Tuesday, April 20, 2010

The New iPhone and What it Taught Us About Marketing

Well here it is in all its glory - Apple's unreleased iPhone 4G. What's the big freakin' deal surrounding this thing?



Basically an Apple employee left the phone at a bar near Apple headquarters in California. Someone found the phone, checked it out for a while spreading word across the internet like wildfire and then decided to sell it to the highest bidder - internet geek news site Gizmodo.

At first, my interest was to see what Apple thought the improvements to its pretty freakin' awesome iPhone should be vs. that of what independent developers came up with in several "jailbreak" options that void the warranty, but bring the device to a whole new level.

Here's a little backstory on the iPhone jailbreakhttp://gizmodo.com/5520155/gal-1//gallery/2 and why it plays a major role for me.
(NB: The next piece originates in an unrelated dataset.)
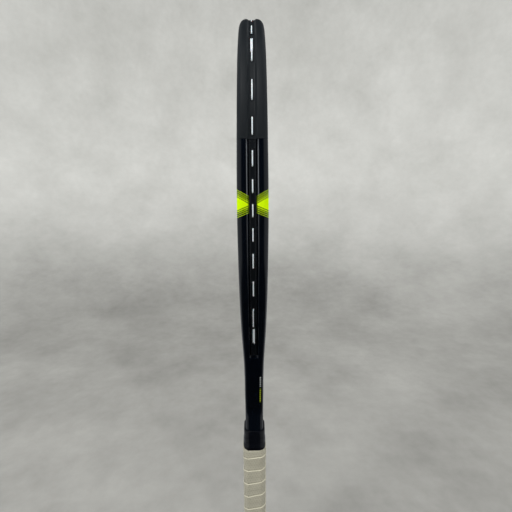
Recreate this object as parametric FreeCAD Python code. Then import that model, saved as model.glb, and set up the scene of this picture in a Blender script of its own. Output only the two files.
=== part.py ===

Apple released the current 3G and 3GS iPhone models and labled them as super phones - and compared to any of its competition and predecessors, it definitely was. However, independent software developers got ahold of these iPhone 3G and 3GS' and started hacking away. What they found was a device even more incredibly capable than Apple touted it to be. These developers got their iPhones to wirelessly broadcast its internet connection via wifi, act as a data storage device, attach files to emails, edit files - basically tap the iPhone's real potential to literally be a small computer with the power of something you might have had on your lap about five or six years ago.

Why Apple insisted on restricting the iPhone's capability is beyond me and leaves me wondering. And that's my interest in this story. Did Apple finally unlock the iPhone's potential?

The answer is a loud and resounding no! The iPhone 4G barely taps the potential of an iPhone 2g. Interesting right? Is Apple stalling technological progression to make money on smaller improvements along the way? Are the cellular carriers' systems not strong enough to support all that information being sent/received? Do they feel consumers will be overwhelmed?

I'm beginning to wonder if the software engineer was drinking away his blues after all his great suggestions for the new iPhone 4G were not implemented - even though consumers like me would pay bookoo bucks to be completely at work from anywhere with just my phone.